Los sacerdotes hoy son muy pocos. Los únicos sacerdotes que quedaban en tiempos de la «Perestroika» habían sido ordenados antes del 39. En todo el país hay sesenta sacerdotes bielorrusos. En 1989 llegaron varios sacerdotes de Polonia y de otros países para ayudarnos. El total de los sacerdotes de todo el país, incluyendo a los extranjeros es de 230. Sin embargo, en los últimos años ya no hemos recibido más ayuda de otros sacerdotes. Se han hecho algunos esfuerzos en para invitar a sacerdotes a que vengan, pero no existen voluntarios.
—Desde el punto de vista de la Constitución, la libertad está garantizada, así como la igualdad entre todas las confesiones. Siguiendo la constitución, el Gobierno ha tenido que restituir algunas iglesias. También tenemos derecho construir otras nuevas. Podemos enseñar la catequesis, pero sólo en las parroquias, no en las escuelas.
Sin embargo, en la práctica, el gobierno bielorruso privilegia a la iglesia ortodoxa. Prácticamente la considera como una especie de religión oficial. Algunos funcionarios han declarado que la confesión más adaptada para Bielorrusia es la ortodoxa, pues une al pueblo. Según ellos, la Iglesia católica divide la nación, es ajena al pueblo bielorruso.

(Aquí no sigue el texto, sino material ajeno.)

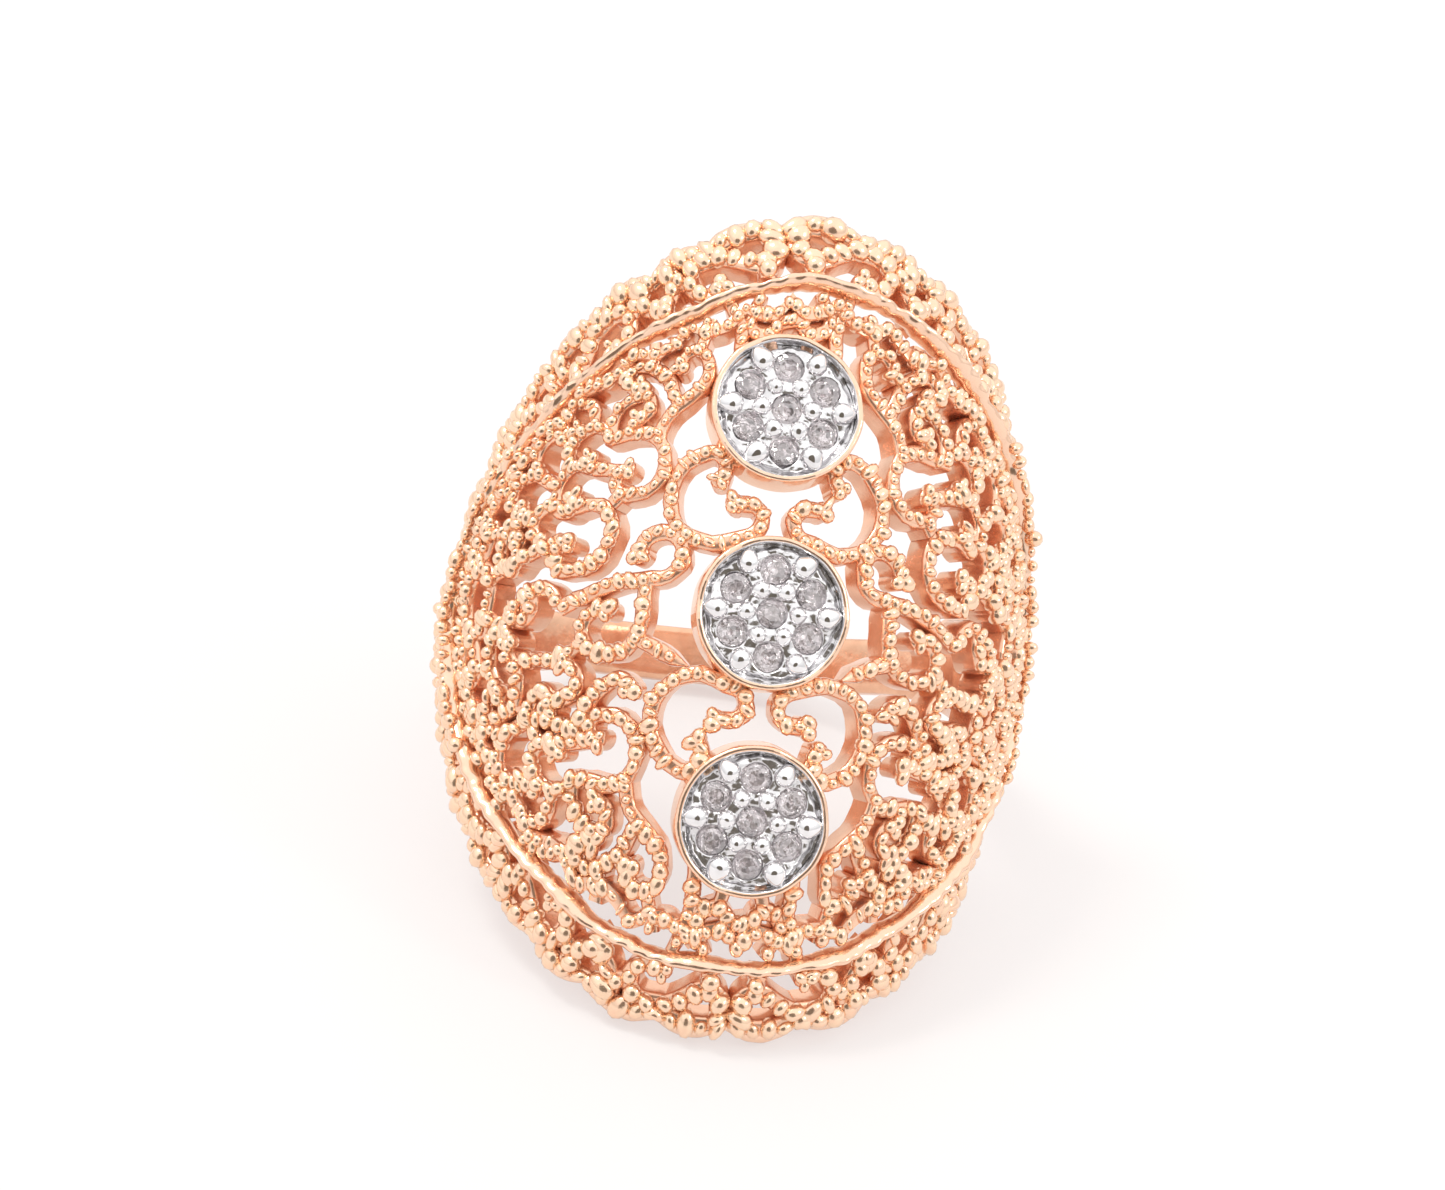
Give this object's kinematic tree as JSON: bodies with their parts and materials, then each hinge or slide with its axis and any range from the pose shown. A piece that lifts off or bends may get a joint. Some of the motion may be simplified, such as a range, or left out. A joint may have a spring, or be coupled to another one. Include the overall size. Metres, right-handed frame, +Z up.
{
  "type": "filigree openwork ring",
  "caption": "Finger ring with a long pierced scroll dome, round stone clusters in a column, a scalloped skirt and a narrow plain band.",
  "frame": {"origin": "centre of the finger hole, in the middle of the band's width", "axes": "+X across the dome, +Z up with the ring lying on the dome's lower tip and the back of the band; the dome faces -Y and up, and the finger's axis leans back in the YZ plane"},
  "size_m": [0.0228, 0.0249, 0.024],
  "materials": {
    "rose_gold": "polished rose gold, 14 carat",
    "white_plate": "rhodium-plated, bright cut",
    "stone": "clear small diamonds"
  },
  "bodies": {
    "root": {"openwork_ring": "rose_gold", "cluster_plate_upper": "white_plate", "cluster_plate_middle": "white_plate", "cluster_plate_lower": "white_plate", "stone_upper_0": "stone", "stone_upper_1": "stone", "stone_upper_2": "stone", "stone_upper_3": "stone", "stone_upper_4": "stone", "stone_upper_5": "stone", "stone_upper_6": "stone", "stone_middle_0": "stone", "stone_middle_1": "stone", "stone_middle_2": "stone", "stone_middle_3": "stone", "stone_middle_4": "stone", "stone_middle_5": "stone", "stone_middle_6": "stone", "stone_lower_0": "stone", "stone_lower_1": "stone", "stone_lower_2": "stone", "stone_lower_3": "stone", "stone_lower_4": "stone", "stone_lower_5": "stone", "stone_lower_6": "stone"}
  },
  "joints": []
}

Yo he reaccionado ante estas palabras, y me he quejado a las más altas autoridades pues la Constitución dice que todas las confesiones deben ser tratadas igualmente. Creo que mi intervención ha dado sus frutos, pues en un encuentro con las máximas autoridades junto al metropolita ortodoxo, todos fuimos tratados como jefes de las confesiones iguales. Tras esta declaración, es más fácil hablar con las autoridades subalternas. Aunque, repito, es fácil de constar que la Iglesia ortodoxa es privilegiada.

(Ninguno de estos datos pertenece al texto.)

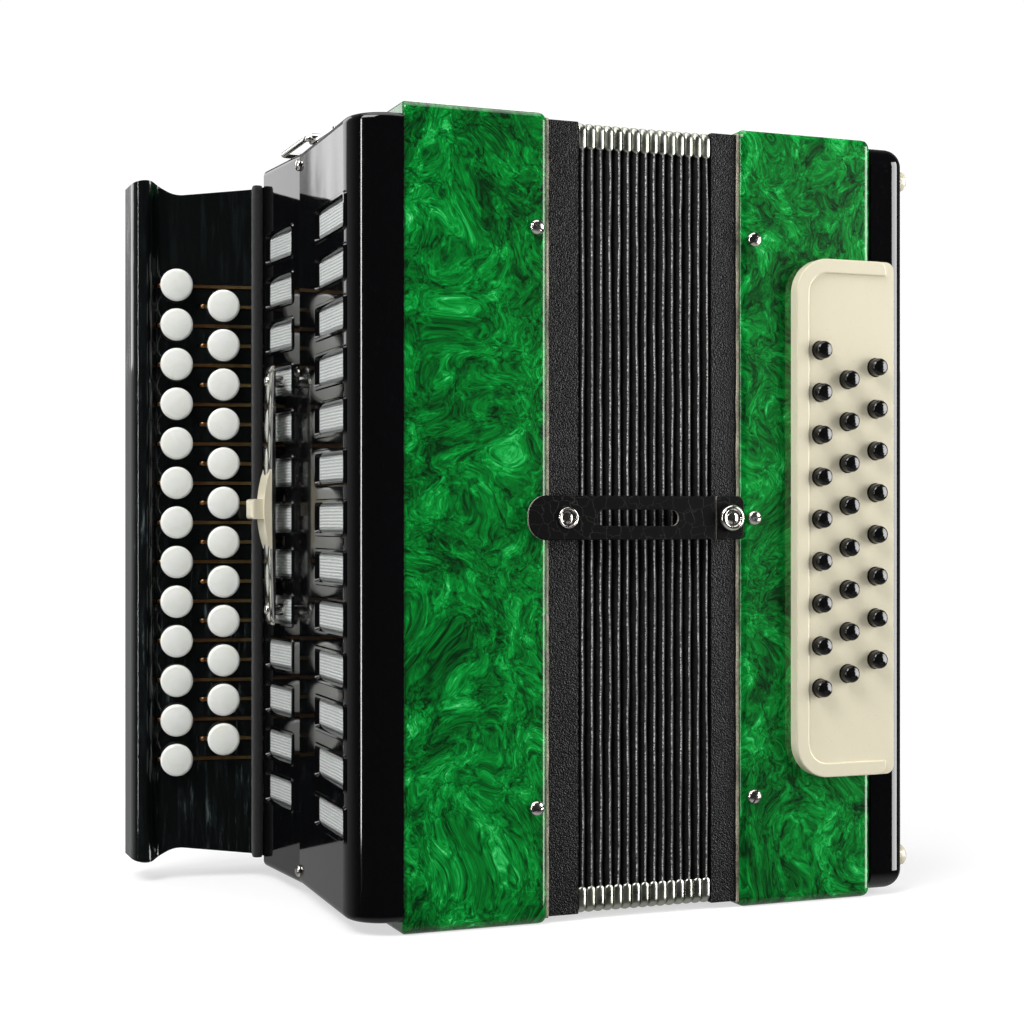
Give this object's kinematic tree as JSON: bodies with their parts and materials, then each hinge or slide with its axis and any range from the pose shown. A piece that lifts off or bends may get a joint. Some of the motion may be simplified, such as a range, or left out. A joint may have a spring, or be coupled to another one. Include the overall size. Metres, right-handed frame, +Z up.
{
  "type": "button accordion",
  "caption": "Small upright button accordion with two rows of treble buttons on a tilted fingerboard, a slotted treble cover, pleated bellows and a bass button panel.",
  "frame": {"origin": "middle of the bounding box in plan, on the plane that the two caseworks stand on", "axes": "+X along the bellows from the treble side to the bass side, +Y from the listener's side to the player's side, +Z up"},
  "size_m": [0.3488, 0.1854, 0.327],
  "materials": {
    "green_pearl": "green celluloid with a flame-like pearl figure under a clear polish",
    "black_gloss": "polished black lacquer",
    "pearl_white": "white pearl button discs; the levers under them are brass",
    "black_buttons": "polished black domes",
    "cream": "ivory-coloured moulded plastic",
    "nickel": "nickel plate",
    "steel": "drawn rod",
    "wood": "planed, unfinished",
    "leather": "black, fine grain, raw cut edges",
    "leatherette": "black pebbled covering",
    "bellows_cloth": "black covered card with worn fold edges",
    "silver_cloth": "silver-grey ribbed cloth",
    "felt": "matte black felt"
  },
  "bodies": {
    "treble": {"treble_casework": "green_pearl", "treble_deck": "wood", "treble_reed_block": "wood", "treble_grille": "black_gloss", "grille_cloth": "silver_cloth", "fingerboard": "black_gloss", "key_axle": "steel", "lever_felt_strip": "felt", "register_plate": "nickel", "treble_bellows_frame": "leatherette", "treble_screws": "nickel", "strap_brackets": "nickel", "strap_studs": "nickel", "bellows_folds": "bellows_cloth", "bellows_corner_caps": "nickel"},
    "bass": {"bass_bellows_frame": "leatherette", "bass_casework": "green_pearl", "bass_end_cover": "black_gloss", "bass_panel": "cream", "bass_deck": "wood", "bass_reed_block": "wood", "bass_screws": "nickel", "end_feet": "cream", "hand_strap": "leather", "hand_strap_brackets": "nickel", "strap_anchors": "nickel"},
    "treble_key_outer_01": {"treble_key_outer_01": "pearl_white"},
    "treble_key_outer_02": {"treble_key_outer_02": "pearl_white"},
    "treble_key_outer_03": {"treble_key_outer_03": "pearl_white"},
    "treble_key_outer_04": {"treble_key_outer_04": "pearl_white"},
    "treble_key_outer_05": {"treble_key_outer_05": "pearl_white"},
    "treble_key_outer_06": {"treble_key_outer_06": "pearl_white"},
    "treble_key_outer_07": {"treble_key_outer_07": "pearl_white"},
    "treble_key_outer_08": {"treble_key_outer_08": "pearl_white"},
    "treble_key_outer_09": {"treble_key_outer_09": "pearl_white"},
    "treble_key_outer_10": {"treble_key_outer_10": "pearl_white"},
    "treble_key_outer_11": {"treble_key_outer_11": "pearl_white"},
    "treble_key_outer_12": {"treble_key_outer_12": "pearl_white"},
    "treble_key_outer_13": {"treble_key_outer_13": "pearl_white"},
    "treble_key_inner_01": {"treble_key_inner_01": "pearl_white"},
    "treble_key_inner_02": {"treble_key_inner_02": "pearl_white"},
    "treble_key_inner_03": {"treble_key_inner_03": "pearl_white"},
    "treble_key_inner_04": {"treble_key_inner_04": "pearl_white"},
    "treble_key_inner_05": {"treble_key_inner_05": "pearl_white"},
    "treble_key_inner_06": {"treble_key_inner_06": "pearl_white"},
    "treble_key_inner_07": {"treble_key_inner_07": "pearl_white"},
    "treble_key_inner_08": {"treble_key_inner_08": "pearl_white"},
    "treble_key_inner_09": {"treble_key_inner_09": "pearl_white"},
    "treble_key_inner_10": {"treble_key_inner_10": "pearl_white"},
    "treble_key_inner_11": {"treble_key_inner_11": "pearl_white"},
    "treble_key_inner_12": {"treble_key_inner_12": "pearl_white"},
    "bass_row_1": {"bass_buttons_row_1": "black_buttons"},
    "bass_row_2": {"bass_buttons_row_2": "black_buttons"},
    "bass_row_3": {"bass_buttons_row_3": "black_buttons"},
    "air_button": {"air_button": "cream"},
    "register_knob": {"register_knob": "cream"},
    "front_strap": {"front_bellows_strap": "leather"},
    "rear_strap": {"rear_bellows_strap": "leather"},
    "ring_top": {"strap_ring_top": "nickel"},
    "ring_back": {"strap_ring_back": "nickel"}
  },
  "joints": [
    {"name": "bellows_open", "type": "slide", "parent": "treble", "child": "bass", "axis": [1, 0, 0], "range_m": [0, 0.3], "deforming": ["bellows_folds", "bellows_corner_caps"]},
    {"name": "register_slide", "type": "slide", "parent": "treble", "child": "register_knob", "axis": [0, 0, 1], "range_m": [0, 0.012]},
    {"name": "front_strap_fold", "type": "hinge", "parent": "bass", "child": "front_strap", "pos_m": [0.03865, -0.08515, 0.1635], "axis": [0, 0, 1], "range_deg": [0, 105]},
    {"name": "rear_strap_fold", "type": "hinge", "parent": "bass", "child": "rear_strap", "pos_m": [0.03865, 0.08885, 0.1635], "axis": [0, 0, -1], "range_deg": [0, 105]},
    {"name": "air_button_press", "type": "slide", "parent": "bass", "child": "air_button", "axis": [-1, 0, 0], "range_m": [0, 0.003], "stiffness_N_per_m": 300, "springref_m": -0.004},
    {"name": "bass_row_1_press", "type": "slide", "parent": "bass", "child": "bass_row_1", "axis": [0, 1, 0], "range_m": [0, 0.004], "stiffness_N_per_m": 250, "springref_m": -0.004},
    {"name": "bass_row_2_press", "type": "slide", "parent": "bass", "child": "bass_row_2", "axis": [0, 1, 0], "range_m": [0, 0.004], "stiffness_N_per_m": 250, "springref_m": -0.004},
    {"name": "bass_row_3_press", "type": "slide", "parent": "bass", "child": "bass_row_3", "axis": [0, 1, 0], "range_m": [0, 0.004], "stiffness_N_per_m": 250, "springref_m": -0.004},
    {"name": "ring_top_swing", "type": "hinge", "parent": "treble", "child": "ring_top", "pos_m": [-0.10945, -0.01015, 0.3243], "axis": [1, 0, 0], "range_deg": [0, 150]},
    {"name": "ring_back_swing", "type": "hinge", "parent": "treble", "child": "ring_back", "pos_m": [-0.06595, 0.08925, 0.046], "axis": [1, 0, 0], "range_deg": [0, 150]},
    {"name": "treble_key_outer_01_press", "type": "hinge", "parent": "treble", "child": "treble_key_outer_01", "pos_m": [-0.10395, 0.05985, 0.2687], "axis": [0, 0, -1], "range_deg": [0, 2.6], "stiffness_Nm_per_rad": 0.12, "springref_deg": -11.46},
    {"name": "treble_key_outer_02_press", "type": "hinge", "parent": "treble", "child": "treble_key_outer_02", "pos_m": [-0.10395, 0.05985, 0.25085], "axis": [0, 0, -1], "range_deg": [0, 2.6], "stiffness_Nm_per_rad": 0.12, "springref_deg": -11.46},
    {"name": "treble_key_outer_03_press", "type": "hinge", "parent": "treble", "child": "treble_key_outer_03", "pos_m": [-0.10395, 0.05985, 0.233], "axis": [0, 0, -1], "range_deg": [0, 2.6], "stiffness_Nm_per_rad": 0.12, "springref_deg": -11.46},
    {"name": "treble_key_outer_04_press", "type": "hinge", "parent": "treble", "child": "treble_key_outer_04", "pos_m": [-0.10395, 0.05985, 0.21515], "axis": [0, 0, -1], "range_deg": [0, 2.6], "stiffness_Nm_per_rad": 0.12, "springref_deg": -11.46},
    {"name": "treble_key_outer_05_press", "type": "hinge", "parent": "treble", "child": "treble_key_outer_05", "pos_m": [-0.10395, 0.05985, 0.1973], "axis": [0, 0, -1], "range_deg": [0, 2.6], "stiffness_Nm_per_rad": 0.12, "springref_deg": -11.46},
    {"name": "treble_key_outer_06_press", "type": "hinge", "parent": "treble", "child": "treble_key_outer_06", "pos_m": [-0.10395, 0.05985, 0.17945], "axis": [0, 0, -1], "range_deg": [0, 2.6], "stiffness_Nm_per_rad": 0.12, "springref_deg": -11.46},
    {"name": "treble_key_outer_07_press", "type": "hinge", "parent": "treble", "child": "treble_key_outer_07", "pos_m": [-0.10395, 0.05985, 0.1616], "axis": [0, 0, -1], "range_deg": [0, 2.6], "stiffness_Nm_per_rad": 0.12, "springref_deg": -11.46},
    {"name": "treble_key_outer_08_press", "type": "hinge", "parent": "treble", "child": "treble_key_outer_08", "pos_m": [-0.10395, 0.05985, 0.14375], "axis": [0, 0, -1], "range_deg": [0, 2.6], "stiffness_Nm_per_rad": 0.12, "springref_deg": -11.46},
    {"name": "treble_key_outer_09_press", "type": "hinge", "parent": "treble", "child": "treble_key_outer_09", "pos_m": [-0.10395, 0.05985, 0.1259], "axis": [0, 0, -1], "range_deg": [0, 2.6], "stiffness_Nm_per_rad": 0.12, "springref_deg": -11.46},
    {"name": "treble_key_outer_10_press", "type": "hinge", "parent": "treble", "child": "treble_key_outer_10", "pos_m": [-0.10395, 0.05985, 0.10805], "axis": [0, 0, -1], "range_deg": [0, 2.6], "stiffness_Nm_per_rad": 0.12, "springref_deg": -11.46},
    {"name": "treble_key_outer_11_press", "type": "hinge", "parent": "treble", "child": "treble_key_outer_11", "pos_m": [-0.10395, 0.05985, 0.0902], "axis": [0, 0, -1], "range_deg": [0, 2.6], "stiffness_Nm_per_rad": 0.12, "springref_deg": -11.46},
    {"name": "treble_key_outer_12_press", "type": "hinge", "parent": "treble", "child": "treble_key_outer_12", "pos_m": [-0.10395, 0.05985, 0.07235], "axis": [0, 0, -1], "range_deg": [0, 2.6], "stiffness_Nm_per_rad": 0.12, "springref_deg": -11.46},
    {"name": "treble_key_outer_13_press", "type": "hinge", "parent": "treble", "child": "treble_key_outer_13", "pos_m": [-0.10395, 0.05985, 0.0545], "axis": [0, 0, -1], "range_deg": [0, 2.6], "stiffness_Nm_per_rad": 0.12, "springref_deg": -11.46},
    {"name": "treble_key_inner_01_press", "type": "hinge", "parent": "treble", "child": "treble_key_inner_01", "pos_m": [-0.10395, 0.05985, 0.25977], "axis": [0, 0, -1], "range_deg": [0, 4.5], "stiffness_Nm_per_rad": 0.07, "springref_deg": -11.46},
    {"name": "treble_key_inner_02_press", "type": "hinge", "parent": "treble", "child": "treble_key_inner_02", "pos_m": [-0.10395, 0.05985, 0.24193], "axis": [0, 0, -1], "range_deg": [0, 4.5], "stiffness_Nm_per_rad": 0.07, "springref_deg": -11.46},
    {"name": "treble_key_inner_03_press", "type": "hinge", "parent": "treble", "child": "treble_key_inner_03", "pos_m": [-0.10395, 0.05985, 0.22407], "axis": [0, 0, -1], "range_deg": [0, 4.5], "stiffness_Nm_per_rad": 0.07, "springref_deg": -11.46},
    {"name": "treble_key_inner_04_press", "type": "hinge", "parent": "treble", "child": "treble_key_inner_04", "pos_m": [-0.10395, 0.05985, 0.20622], "axis": [0, 0, -1], "range_deg": [0, 4.5], "stiffness_Nm_per_rad": 0.07, "springref_deg": -11.46},
    {"name": "treble_key_inner_05_press", "type": "hinge", "parent": "treble", "child": "treble_key_inner_05", "pos_m": [-0.10395, 0.05985, 0.18837], "axis": [0, 0, -1], "range_deg": [0, 4.5], "stiffness_Nm_per_rad": 0.07, "springref_deg": -11.46},
    {"name": "treble_key_inner_06_press", "type": "hinge", "parent": "treble", "child": "treble_key_inner_06", "pos_m": [-0.10395, 0.05985, 0.17053], "axis": [0, 0, -1], "range_deg": [0, 4.5], "stiffness_Nm_per_rad": 0.07, "springref_deg": -11.46},
    {"name": "treble_key_inner_07_press", "type": "hinge", "parent": "treble", "child": "treble_key_inner_07", "pos_m": [-0.10395, 0.05985, 0.15268], "axis": [0, 0, -1], "range_deg": [0, 4.5], "stiffness_Nm_per_rad": 0.07, "springref_deg": -11.46},
    {"name": "treble_key_inner_08_press", "type": "hinge", "parent": "treble", "child": "treble_key_inner_08", "pos_m": [-0.10395, 0.05985, 0.13483], "axis": [0, 0, -1], "range_deg": [0, 4.5], "stiffness_Nm_per_rad": 0.07, "springref_deg": -11.46},
    {"name": "treble_key_inner_09_press", "type": "hinge", "parent": "treble", "child": "treble_key_inner_09", "pos_m": [-0.10395, 0.05985, 0.11697], "axis": [0, 0, -1], "range_deg": [0, 4.5], "stiffness_Nm_per_rad": 0.07, "springref_deg": -11.46},
    {"name": "treble_key_inner_10_press", "type": "hinge", "parent": "treble", "child": "treble_key_inner_10", "pos_m": [-0.10395, 0.05985, 0.09913], "axis": [0, 0, -1], "range_deg": [0, 4.5], "stiffness_Nm_per_rad": 0.07, "springref_deg": -11.46},
    {"name": "treble_key_inner_11_press", "type": "hinge", "parent": "treble", "child": "treble_key_inner_11", "pos_m": [-0.10395, 0.05985, 0.08128], "axis": [0, 0, -1], "range_deg": [0, 4.5], "stiffness_Nm_per_rad": 0.07, "springref_deg": -11.46},
    {"name": "treble_key_inner_12_press", "type": "hinge", "parent": "treble", "child": "treble_key_inner_12", "pos_m": [-0.10395, 0.05985, 0.06342], "axis": [0, 0, -1], "range_deg": [0, 4.5], "stiffness_Nm_per_rad": 0.07, "springref_deg": -11.46}
  ]
}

—Swiatek: Tuve la posibilidad de hablar en una ocasión con Sor Lucía en Portugal. Fui allí junto a 46 sacerdotes de Bielorrusia. Era la primera vez que se podía hacer algo así. Sor Lucía me dijo: «Os he esperado desde 19917. En aquel año tuve la aparición de que la fe regresaría a vuestra tierra. La llegada del cardenal y los sacerdotes es una señal de que aquella promesa ahora se ha realizado».
En aquella ocasión, allí en Fátima, consagré a María a nuestra Iglesia de Bielorrusia. Entre nuestra gente existe una profunda devoción por la virgen de Ostra Brama.